The recent affirmations in Acts 4 and 5, passed February 22, 2008, make explicit that which has been implicit since the repeal of Act 321 by the Dam Safety Act: because the Commonwealth owns the land within the Delaware River bed, it has the sole authority to authorize the conveyance of any interest whatsoever therein. Therefore, I conclude that the City did not have the authority in November 2007, to issue a license for development of the submerged lands in the bed of the Delaware River, and that the license it issued on November 27, 2007, was invalid.
I also disagree with the majority’s conclusion that the City did not have the power to revoke the license once it was issued. Licenses for the use of submerged lands have been deemed revocable in this Commonwealth for centuries. See Susquehanna Canal Company v. Wright, 9 Watts & Serg. 9, (Pa.1845) (stating that the license accorded to riparian owners to erect mill-dams in navigable streams was defeasible and subject to revocation when necessitated by the paramount interest of the public); Barclay Railroad and Coal Co. v. *180Ingham, 36 Pa. 194, 200 (1860) (emphasis supplied) (“When the Commonwealth, by its legislature, authorized riparian owners along [navigable] streams, to erect dams for their own convenience and profit, it was a sort of public license, like the fisheries and ferries, which, by numerous Acts of Assembly, were granted in all our public rivers. And being a mere license to trespass on the public domain, without any consideration received therefore, it had none of the indefeasibility of a contract, and might be revoked at the will of the sovereign, or be granted to another.”); Rundle v. Delaware and Raritan Canal Co., 55 U.S. 80, 94, 14 How. 80, 14 L.Ed. 335 (1852) (emphasis supplied) applying Pennsylvania law, “[T]he River Delaware is a public, navigable river, held by its joint sovereigns, in trust, for the public; that riparian owners of land have no title to the river, or any right to divert its waters, unless by license from the State. That such license is revocable, and in subjection to the superior right of the State, to divert the water for public improvements.”; and Philadelphia v. Commonwealth, 284 Pa. 225, 232, 130 A. 491, 494 (1925) (stating that since “an early date,” licenses to holders of riparian rights to build piers were held revocable at will.). Compare Schechter v. Zoning Board of Adjustment of Township of Hampton, 395 Pa. 310, 316, 149 A.2d 28, 32 (1959) (emphasis in original) (holding that municipalities have a right to contest the issuance of a previously-issued permit “if there be a question as to whether or not the permit or variance was properly and legally issued.”).
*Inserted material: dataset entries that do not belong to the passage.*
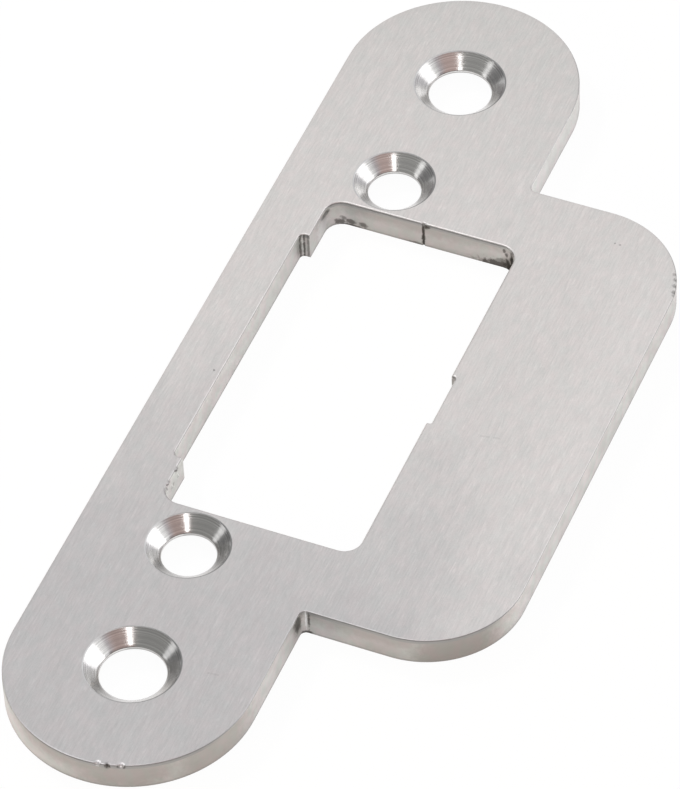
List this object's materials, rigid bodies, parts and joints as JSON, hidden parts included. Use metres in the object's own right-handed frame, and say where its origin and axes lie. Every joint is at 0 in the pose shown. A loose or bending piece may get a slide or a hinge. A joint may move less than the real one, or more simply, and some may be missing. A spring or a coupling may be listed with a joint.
{
  "type": "door strike plate",
  "caption": "Flat door strike plate with round ends, a rounded lip on one side, a bolt window with shallow reliefs, and countersunk screw holes.",
  "frame": {"origin": "midway between the two outer screw holes, at mid-thickness", "axes": "+X across the strip, out over the lip; +Y along the strip; +Z out of the front face, away from the door frame"},
  "size_m": [0.0441, 0.1094, 0.0032],
  "materials": {
    "plate": "stainless steel with a fine brushed grain along the strip, shiny turned countersinks"
  },
  "bodies": {
    "root": {"strike_plate": "plate"}
  },
  "joints": []
}
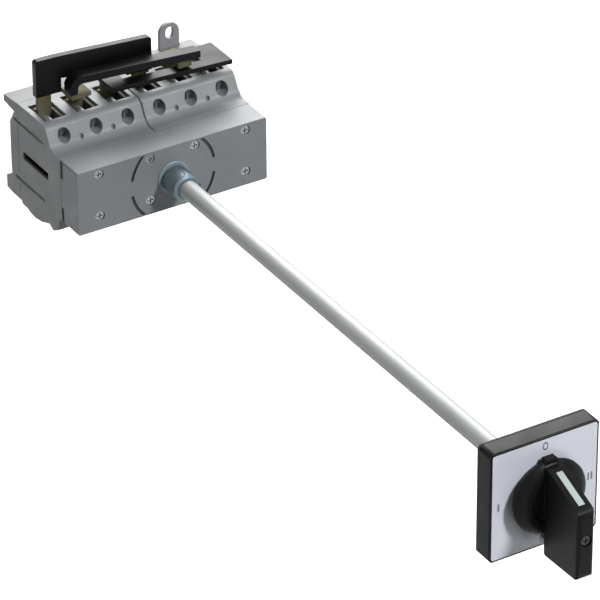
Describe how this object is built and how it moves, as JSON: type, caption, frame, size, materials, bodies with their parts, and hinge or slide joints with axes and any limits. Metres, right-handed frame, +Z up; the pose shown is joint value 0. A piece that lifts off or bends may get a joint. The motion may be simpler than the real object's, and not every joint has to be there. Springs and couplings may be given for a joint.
{
  "type": "changeover switch",
  "caption": "Modular changeover switch with insulated bridging bars, long extension shaft and square door-mounted rotary handle.",
  "frame": {"origin": "on the shaft axis, in the plane of the rear feet that stands on the mounting panel, at the middle of the rail channel's mouth", "axes": "+Y to the rear, out of the mounting plane (the shaft and handle point to -Y); +Z up; +X to the right seen from the handle"},
  "size_m": [0.135, 0.5455, 0.123],
  "materials": {
    "housing": "moulded, fine texture",
    "cover": "moulded, fine texture",
    "base": "moulded, fine texture",
    "bush": "smooth moulded",
    "screw_zinc": "zinc plated",
    "mechanism_steel": "zinc plated sheet",
    "clamp_steel": "zinc plated",
    "contact_copper": "tinned copper, dulled",
    "bar_sleeve": "smooth black sleeve",
    "ear_plastic": "moulded",
    "latch_plastic": "moulded",
    "spring_steel": "bright wire",
    "carriage_plastic": "glass-filled moulding",
    "coupling_metal": "passivated zinc casting",
    "shaft_zinc": "bright zinc plated",
    "handle_black": "fine moulded texture",
    "plate_silver": "satin silver-grey",
    "gasket_rubber": "foam seal",
    "inlay_white": "satin",
    "tab_steel": "zinc plated sheet"
  },
  "bodies": {
    "switch_body": {"left_housing": "housing", "right_housing": "housing", "left_base": "base", "right_base": "base", "base_screws": "screw_zinc", "mechanism_plate": "mechanism_steel", "front_cover": "cover", "shaft_bush": "bush", "cover_screws": "screw_zinc", "upper_clamps": "clamp_steel", "lower_clamps": "clamp_steel", "upper_clamp_screws": "screw_zinc", "lower_clamp_screws": "screw_zinc", "upper_contacts": "contact_copper", "lower_contacts": "contact_copper", "rear_busbar": "contact_copper", "middle_busbar": "contact_copper", "front_busbar": "contact_copper", "rear_bar_sleeve": "bar_sleeve", "middle_bar_sleeve": "bar_sleeve", "front_bar_sleeve": "bar_sleeve", "mounting_ears": "ear_plastic", "detent_plungers": "mechanism_steel", "detent_springs": "spring_steel", "left_latch_spring": "spring_steel", "right_latch_spring": "spring_steel"},
    "left_latch": {"left_latch": "latch_plastic"},
    "right_latch": {"right_latch": "latch_plastic"},
    "shaft": {"drive_shaft": "mechanism_steel", "detent_disc": "mechanism_steel", "shaft_coupling": "coupling_metal", "coupling_screws": "screw_zinc", "extension_shaft": "shaft_zinc", "shaft_pin": "mechanism_steel"},
    "slide": {"changeover_slide": "mechanism_steel", "left_carriage": "carriage_plastic", "right_carriage": "carriage_plastic", "moving_bridges": "contact_copper", "bridge_springs": "spring_steel"},
    "door_unit": {"door_plate": "handle_black", "face_plate": "plate_silver", "door_gasket": "gasket_rubber"},
    "handle": {"knob": "handle_black", "pointer_inlay": "inlay_white", "drive_sleeve": "mechanism_steel", "retaining_clip": "spring_steel", "grip_screw": "screw_zinc"},
    "padlock_tab": {"padlock_tab": "tab_steel"}
  },
  "joints": [
    {"name": "shaft_turn", "type": "hinge", "parent": "switch_body", "child": "shaft", "pos_m": [0, -0.09, 0], "axis": [0, 1, 0], "range_deg": [-90, 90]},
    {"name": "contact_slide", "type": "slide", "parent": "switch_body", "child": "slide", "axis": [1, 0, 0], "range_m": [-0.0063, 0.0063]},
    {"name": "door_pull", "type": "slide", "parent": "switch_body", "child": "door_unit", "axis": [0, -1, 0], "range_m": [0, 0.03]},
    {"name": "handle_turn", "type": "hinge", "parent": "door_unit", "child": "handle", "pos_m": [0, -0.5, 0], "axis": [0, 1, 0], "range_deg": [-90, 90]},
    {"name": "padlock_pull", "type": "slide", "parent": "handle", "child": "padlock_tab", "axis": [0, 0, -1], "range_m": [0, 0.012]},
    {"name": "left_latch_pull", "type": "slide", "parent": "switch_body", "child": "left_latch", "axis": [0, 0, -1], "range_m": [0, 0.004], "stiffness_N_per_m": 1500, "springref_m": -0.002, "deforming": ["left_latch_spring"]},
    {"name": "right_latch_pull", "type": "slide", "parent": "switch_body", "child": "right_latch", "axis": [0, 0, -1], "range_m": [0, 0.004], "stiffness_N_per_m": 1500, "springref_m": -0.002, "deforming": ["right_latch_spring"]}
  ],
  "couplings": [
    {"joint": "contact_slide", "follows": "shaft_turn", "m_per_rad": 0.004},
    {"joint": "handle_turn", "follows": "shaft_turn", "ratio": 1}
  ]
}
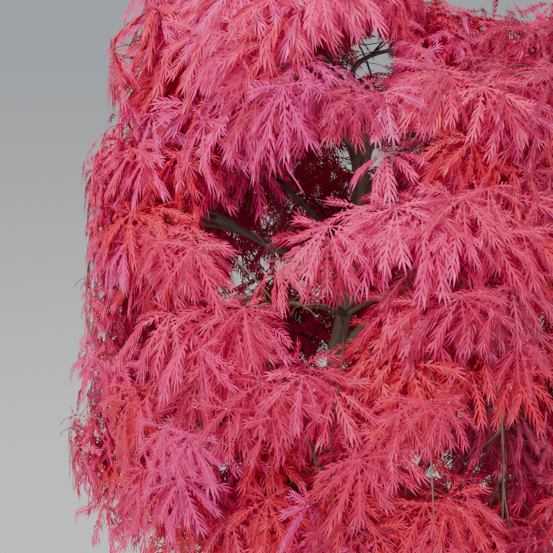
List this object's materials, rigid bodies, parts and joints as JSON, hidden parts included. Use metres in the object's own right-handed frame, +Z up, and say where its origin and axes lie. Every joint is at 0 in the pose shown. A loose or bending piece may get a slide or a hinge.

In the instant case, I conclude that the City has advanced an eminently valid reason for the January 24, 2008 revocation, i.e., that the former director of commerce acted ultra vires and in contravention to state law in awarding the license. Any reliance Petitioner may have placed upon the City’s licensure decision would have been entirely unjustified in light of the timely appeal of that decision. Because Petitioner was on notice that the November 27, 2007 license was being challenged, the expenditure of funds, if any, in reliance upon the validity of that license was neither reasonable nor justified.
*181In sum, I would hold that Act 321 was repealed by the Dam Safety Act, that the City of Philadelphia had no authority to issue the November 27, 2007 license to the submerged lands of the Delaware River, and that the City did have the authority to revoke the license it had issued illegally. Therefore, I must respectfully dissent from the holding of the majority.
. 32 P.S. §§ 693.1-693.27.
. In addition, in determining legislative intent, all sections of a statute are to be read "together and in conjunction with each other” and are to be construed “with reference to the entire statute,” giving effect to all the statutory provisions. 1 Pa.C.S. § 1921(a); Housing Authority of the County of Chester v. Pennsylvania State Civil Service Commission, 556 Pa. 621, 730 A.2d 935, 945 (1999). If possible, we avoid a reading that would lead to a conflict between different statutes or between individual parts of a statute. Id. at 946.
. This omission is particularly incongruous in light of the majority's determination, albeit a correct one, that Section 1506 of the Gaming Act vests this Court with exclusive appellate jurisdiction over this appeal. See Majority Opinion, op. at 141-42, 954 A.2d at 1170. The majority refuses to apply Section 19 of Act 321, which vests in the *175courts of common pleas jurisdiction over appeals from city licensure decisions, in holding that Section 1506 vests this Court with such jurisdiction where a licensed gaming facility is involved. I fail to discern how we may properly reject Act 321's appeal provision on the basis of Section 1506 of the Gaming Act, and yet conclude that Act 321 retains intact its licensing authority provision primarily on the basis that the Dam Safety Act does not expressly repeal Act 321. Section 1506 does not expressly repeal Act 321 either.
. There is no dispute that the General Assembly has not exercised its authority to specifically allow Petitioner to encroach upon the submerged lands in the Delaware River for the development of its gambling establishment.